Antonio Tricarico, annunciando che per protesta Re-Common non sarà 
presente a Milano, ha sottolineato:  «È notevole che il cane a sei zampe 
campeggi sulla iniziativa più importante da anni per discutere di cooperazione e solidarietà 
internazionale, ed è anomalo al riguardo il silenzio del mondo tradizionale della cooperazione e delle 
Ong, assetato di risorse dopo anni di crisi. Per chi vive nel Delta del Niger, così 
come in tanti altri luoghi del pianeta devastati a livello ambientale e sociale dallo sfruttamento del 
petrolio da parte delle multinazionali, i termini Eni e Agip non sono sinonimo di aiuto, sviluppo o 
cooperazione, come dimostrato anche dalla campagna in corso di Amnesty International rivolta 
proprio a Eni.

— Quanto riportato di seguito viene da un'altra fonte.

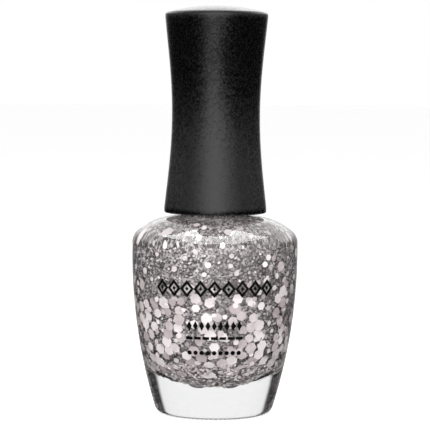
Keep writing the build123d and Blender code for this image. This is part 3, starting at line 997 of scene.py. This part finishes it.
# %% [markdown]
# ## The brush
#
# The bristles are nylon filaments folded over a staple in the stem's hollow end. They leave it as a
# round bundle, then fan out flat towards a rounded tip. One block with a bristle pattern would show
# its flat ends as soon as the cap is lifted. So each filament is its own thin square rod, and a tree
# bends them all by one rule: how far down the tuft a point lies says how far it has fanned out.

# %% Sizes of the tuft
tuft_low, tuft_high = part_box("brush_bristles")
TUFT_TIP_Z, TUFT_TOP_Z = tuft_low.z / MM, tuft_high.z / MM
TUFT_R, TUFT_SPREAD_Z = 1.3, 24.0
TUFT_FAN_X, TUFT_FAN_Y = 0.47, -0.43
FILAMENT_R = 0.052
FILAMENT_SPACING = 0.125
ROOT_DENSITY = 4e8
TIP_ROUND, TIP_STRAY = 1.2, 0.35
print("filaments run from", round(TUFT_TOP_Z, 1), "down to", round(TUFT_TIP_Z, 1), "mm")


# %% Filament tree
def filament_tree():
    sizes = {
        "Radius": FILAMENT_R * MM,
        "Spacing": FILAMENT_SPACING * MM,
        "Top": TUFT_TOP_Z * MM,
        "Tip": TUFT_TIP_Z * MM,
        "Spread from": TUFT_SPREAD_Z * MM,
        "Fan width": TUFT_FAN_X,
        "Fan depth": TUFT_FAN_Y,
        "Tip rounding": TIP_ROUND * MM,
        "Bundle radius": TUFT_R * MM,
    }
    board, given = open_tree("grow_filaments", sizes, 5)

    spread = {"Mesh": given["Geometry"], "Distance Min": given["Spacing"]}
    spread.update({"Density Max": ROOT_DENSITY, "Seed": given["Seed"]})
    points = board.node("GeometryNodeDistributePointsOnFaces", {"distribute_method": "POISSON"}, spread)
    place = board.wire("GeometryNodeInputPosition")
    rooted = board.wire(
        "GeometryNodeStoreNamedAttribute",
        {"data_type": "FLOAT_VECTOR", "domain": "POINT"},
        {0: Wire(board, points.outputs[0]), "Name": "root", "Value": place},
    )
    length = given["Top"] - given["Tip"]
    rod_feeds = {"Vertices": 4, "Side Segments": 10, "Radius": given["Radius"], "Depth": length}
    rod = board.wire("GeometryNodeMeshCylinder", feeds=rod_feeds)
    drop = board.wire("ShaderNodeCombineXYZ", feeds={0: 0.0, 1: 0.0, 2: length * -0.5})
    hung = board.wire("GeometryNodeTransform", feeds={0: rod, "Translation": drop})
    rods = board.wire("GeometryNodeInstanceOnPoints", feeds={"Points": rooted, "Instance": hung})
    solid = board.wire("GeometryNodeRealizeInstances", feeds={0: rods})

    root_read = {"data_type": "FLOAT_VECTOR"}
    root = board.wire("GeometryNodeInputNamedAttribute", root_read, {"Name": "root"})
    root_x, root_y = board.split(root)[:2]
    x, y, z = board.split(board.wire("GeometryNodeInputPosition"))
    share = (given["Spread from"] - z) / (given["Spread from"] - given["Tip"])
    clamp = {"From Min": 0.0, "From Max": 1.0}
    share = board.wire("ShaderNodeMapRange", feeds={"Value": share, **clamp})
    eased = share * (2.0 - share)
    reach = root_x / given["Bundle radius"]
    lift = reach * reach * reach * reach * given["Tip rounding"]
    stray = board.wire("ShaderNodeTexNoise", feeds={"Vector": root, "Scale": 2600.0}) - 0.5
    lift = lift - stray * (TIP_STRAY * MM)
    lift = board.maths("MAXIMUM", lift, 0.0)
    new_x = x + root_x * eased * given["Fan width"]
    new_y = y + root_y * eased * given["Fan depth"]
    fallen = (given["Top"] - z) / length
    new_z = z + lift * fallen * fallen
    bent = board.wire("ShaderNodeCombineXYZ", feeds={0: new_x, 1: new_y, 2: new_z})
    shaped = board.wire("GeometryNodeSetPosition", feeds={0: solid, "Position": bent})
    finished = board.wire("GeometryNodeSetMaterial", feeds={0: shaped, "Material": given["Finish"]})
    board.node("NodeGroupOutput", feeds={0: finished})
    return board.tree


FILAMENTS = filament_tree()
print("filament tree has", len(FILAMENTS.nodes), "nodes")

# %% [markdown]
# Nylon is a glossy plastic. Wet with lacquer it shines all the more, and the filaments are not all
# one black: a slow noise along them makes some greyer, as if clear lacquer clung there.


# %% Nylon finish and the tuft
def wet_nylon():
    feeds = {"IOR": 1.53, "Coat Weight": 0.5, "Coat Roughness": 0.08}
    board = Finish("wet_black_nylon", feeds)
    level = board.smooth(board.noise(board.place(), 900.0, 2.0), 0.35, 0.75)
    colour = board.blend(level, (0.010, 0.009, 0.009, 1), (0.055, 0.05, 0.05, 1))
    return board.vary(Base_Color=colour, Roughness=0.42 - level * 0.2)


bm = bmesh.new()
bmesh.ops.create_circle(bm, cap_ends=True, segments=48, radius=(TUFT_R - FILAMENT_R) * MM)
bmesh.ops.translate(bm, verts=bm.verts, vec=(0, 0, TUFT_TOP_Z * MM))
disc = built("root_disc", bm)
filaments = grow("bristle_filaments", disc, FILAMENTS, {"Seed": 5, "Finish": wet_nylon()})
bpy.data.objects.remove(disc)
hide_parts("brush_bristles")
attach(filaments, "cap")

# %% [markdown]
# A brush lifted out of glitter polish never comes out clean. A few flakes cling to the wet tuft. The
# same scatter tree lays them on a hidden skin round the filaments, and they ride with the cap.

# %% Flakes on the brush
CLING_TOP_Z, CLING_TIP_Z, CLING_STEPS, CLING_SIDES = 23.0, 12.9, 12, 24


def tuft_half_sizes(height):
    share = min(1.0, max(0.0, (TUFT_SPREAD_Z - height) / (TUFT_SPREAD_Z - TUFT_TIP_Z)))
    eased = share * (2.0 - share)
    return TUFT_R * (1 + TUFT_FAN_X * eased), TUFT_R * (1 + TUFT_FAN_Y * eased)


bm = bmesh.new()
skin_rings = []
for height in np.linspace(CLING_TIP_Z, CLING_TOP_Z, CLING_STEPS):
    half_x, half_y = tuft_half_sizes(height)
    ring = []
    for angle in np.linspace(0, 2 * math.pi, CLING_SIDES + 1)[:-1]:
        x, y = half_x * math.cos(angle) * MM, half_y * math.sin(angle) * MM
        ring.append(bm.verts.new((x, y, height * MM)))
    skin_rings.append(ring)
for corners in between(skin_rings):
    bm.faces.new(corners)
tuft_skin = built("tuft_skin", bm)
clinging = {
    "Radius": 0.30 * MM,
    "Thickness": 0.04 * MM,
    "Spacing": 0.55 * MM,
    "Density": 0.75 / MM**2,
    "Tilt": 0.25,
    "Depth": 0.03 * MM,
    "Sparse height": CLING_TOP_Z * MM,
    "Full height": CLING_TIP_Z * MM,
    "Sparse share": 0.25,
    "Seed": 71,
    "Finish": silver_foil,
}
brush_flakes = grow("brush_flakes", tuft_skin, FLAKES, clinging)
bpy.data.objects.remove(tuft_skin)
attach(brush_flakes, "cap")

# %% [markdown]
# ## Finishes on the pieces that keep their shape
#
# The remaining pieces come from the frame as they are. Each gets its own finish. `dress` empties a
# node's material slots and puts one finish there.


# %% Dressing a frame piece
def dress(node, material):
    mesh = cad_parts[node].data
    mesh.materials.clear()
    mesh.materials.append(material)
    print(node, "is dressed in", material.name)


def speckled(name, dark, light, scale, roughness, spread, bump, dent, **same_all_over):
    """A plain finish with a fine noise in its colour, roughness and surface."""
    feeds = {socket.replace("_", " "): value for socket, value in same_all_over.items()}
    board = Finish(name, feeds)
    noise = board.noise(board.place(), scale, 3.0)
    level = board.smooth(noise, 0.3, 0.7)
    colour = board.blend(level, (*dark, 1), (*light, 1))
    dents = board.dented(noise, bump, dent * MM)
    return board.vary(Base_Color=colour, Roughness=roughness + level * spread, Normal=dents)


# %% [markdown]
# The ink is screen printed: an even, slightly raised black with the faint mesh of the screen in it.
# The sticker is coated paper, with soft fibres. The balls are hardened steel, polished but scuffed by
# rolling on glass. The seal is a soft closed-cell foam. The insert is natural white plastic, the stem
# a satin black one with its moulding flow lines, and the staple is drawn brass wire.

# %% Finishes
INK, INK_LIT = (0.001, 0.001, 0.001), (0.006, 0.005, 0.006)
PAPER, PAPER_LIT = (0.78, 0.775, 0.76), (0.90, 0.895, 0.885)
FOAM, FOAM_LIT = (0.70, 0.69, 0.66), (0.90, 0.89, 0.87)
WHITE, WHITE_LIT = (0.72, 0.715, 0.70), (0.84, 0.835, 0.825)
BLACK, BLACK_LIT = (0.010, 0.010, 0.010), (0.030, 0.029, 0.029)
BRASS, BRASS_LIT = (0.60, 0.45, 0.20), (0.80, 0.65, 0.36)
STEEL, STEEL_LIT = (0.50, 0.50, 0.51), (0.72, 0.72, 0.73)

# after the two colours: noise scale, roughness and its spread, dent strength and depth in mm
ink = speckled(
    "screen_ink", INK, INK_LIT, 2600.0, 0.42, 0.18, 0.3, 0.01, Specular_IOR_Level=0.08
)
paper = speckled("coated_paper", PAPER, PAPER_LIT, 1500.0, 0.5, 0.2, 0.25, 0.02)
foam = speckled("seal_foam", FOAM, FOAM_LIT, 3800.0, 0.7, 0.2, 0.6, 0.05)
white = speckled("natural_white", WHITE, WHITE_LIT, 420.0, 0.32, 0.14, 0.2, 0.02)
black = speckled("satin_black", BLACK, BLACK_LIT, 700.0, 0.28, 0.16, 0.3, 0.02)
brass = speckled("drawn_brass", BRASS, BRASS_LIT, 2400.0, 0.2, 0.15, 0.3, 0.01, Metallic=1.0)
steel = speckled("polished_steel", STEEL, STEEL_LIT, 1800.0, 0.10, 0.12, 0.15, 0.01, Metallic=1.0)

dress("front_print", ink)
dress("base_label", paper)
dress("cap_liner", foam)
dress("inner_cap", white)
dress("brush_stem", black)
dress("bristle_staple", brass)
dress("mixing_ball_a", steel)
dress("mixing_ball_b", steel)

La scelta dell'Eni come sponsor rischia di togliere ogni credibilità al già discutibile 
esercizio del forum, interamente mirato a consacrare la privatizzazione ineluttabile della 
cooperazione».

Tricarico ricorda che «l'Eni non è una società qualunque: il 30% della 
proprietà è ancora in mani pubbliche, e per questo ogni anno consegna un lauto dividendo al 
ministero dell'Economia. Forse a breve dovremmo conteggiare la partecipazione statale nell'Eni 
come aiuto allo sviluppo? Se il Ministro Riccardi volesse promuovere davvero un'azione di sviluppo a 
costo zero per i contribuenti italiani e senza passerelle inutili, potrebbe indurre la società che 
controlla come principale azionista di minoranza a prestare maggiore attenzione agli impatti sociali e 
ambientali dei propri progetti. I poveri apprezzerebbero un'azione di verità e giustizia da chi dice 
credere in quei principi. Anche la società civile potrebbe fare azioni di sviluppo a costo zero, aprendo 
una seria battaglia globale per rendere illegali le pratiche di elusione fiscale delle multinazionali».